Et enfin, cher·e spectateur·ice, j’aimerais préciser que mon but n’est pas de te pointer du doigt, toi en particulier, spectateur·ice anonyme que je ne connais pas. Tes goûts t’appartiennent, concernant les poils comme le reste. Je suis convaincue, même, que ta question ne contenait aucune malveillance. Je ne t’en veux pas, c’est aux diktats de la beauté, que j’en veux. À travers toi, cher·e spectateur·ice, je m’adresse en réalité à la puissance des injonctions qui pèsent sur les femmes et que nous avons si docilement intériorisées et intégrées dans nos quotidiens.

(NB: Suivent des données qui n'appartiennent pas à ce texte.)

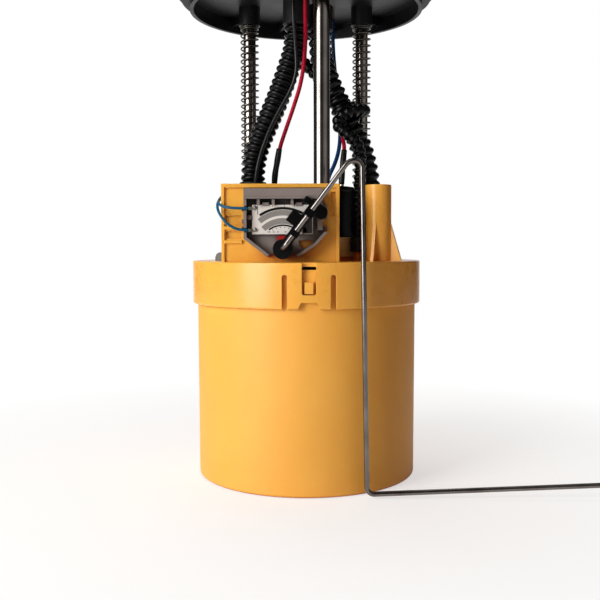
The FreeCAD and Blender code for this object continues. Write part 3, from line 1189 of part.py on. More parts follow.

J’espère toutefois que, malgré cette question existentielle qui te taraudait, cher·e spectateur·ice, tu auras pu apprécier le spectacle. En plus des heures passées à travailler mon jeu et ma chorégraphie, des journées passées à tracer, découper et coudre mon costume, c’est toute ma passion que je mets dans les numéros que je crée.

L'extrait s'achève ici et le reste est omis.